Many folks wrongly assume all frozen meals are precooked and only need to be warmed. It’s a misconception fostered in part by foods prepared to appear cooked, such as chicken that has been breaded or pre-browned. Even some meals designed to be microwaved can be unsafe if they are not heated thoroughly enough, or are cooked using directions meant for a microwave with different wattage.
The government doesn’t track microwave-related food-borne illnesses, but every year more than 325,000 people are hospitalized for food-related illnesses. Last fall, hundreds became ill when Banquet pot pies made by ConAgra Foods were linked to a salmonella outbreak and frozen pizzas made by General Mills were tied to an E. coli outbreak. Both products were recalled. Since then, food companies have revamped the cooking instructions on their frozen foods to make sure they are sufficient for killing off any dangerous bacteria. At least that’s what Leslie Sarasin, head of the American Frozen Food Institute trade group, told Associated Press.
Microwaves produce short radio waves that penetrate food about one inch and excite water, fat and sugar molecules to produce heat. Food safety experts say that method poses more risk than a stove or oven because it heats food unevenly. To be safe, consumers should use a thermometer to check the temperature of microwaved food in several places, especially if the product includes raw ingredients.

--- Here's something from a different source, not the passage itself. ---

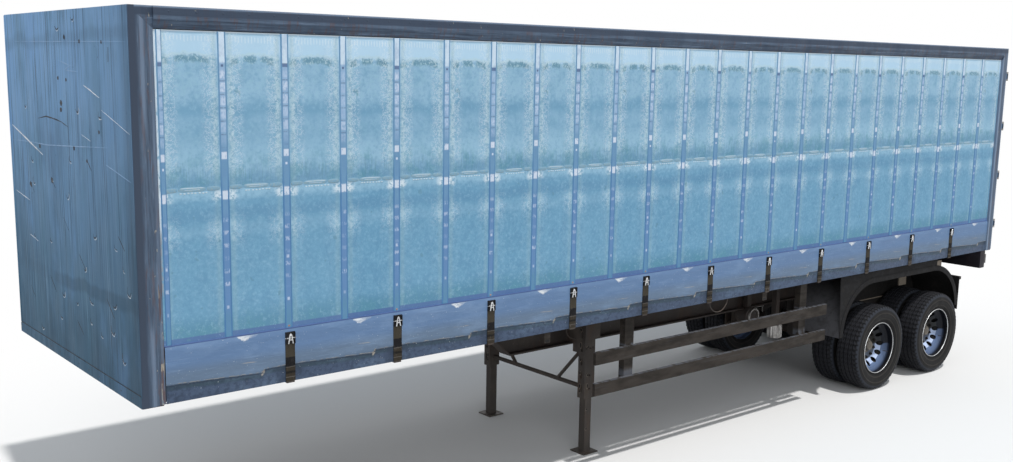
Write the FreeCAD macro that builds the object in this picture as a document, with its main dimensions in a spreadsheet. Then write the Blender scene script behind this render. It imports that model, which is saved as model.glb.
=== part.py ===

Consumers also need to become better acquainted with the technical specifications of their microwaves. The unit’s wattage ‘ how powerful it is ‘ influences how well it heats food, and cooking instructions are written for specific wattages. But microwaves lose power over time, and some smaller microwaves may not produce enough power to safely cook some products. Banquet pot pies, for example, now include a warning that the product shouldn’t be cooked in microwaves with less than 1,100 watts output.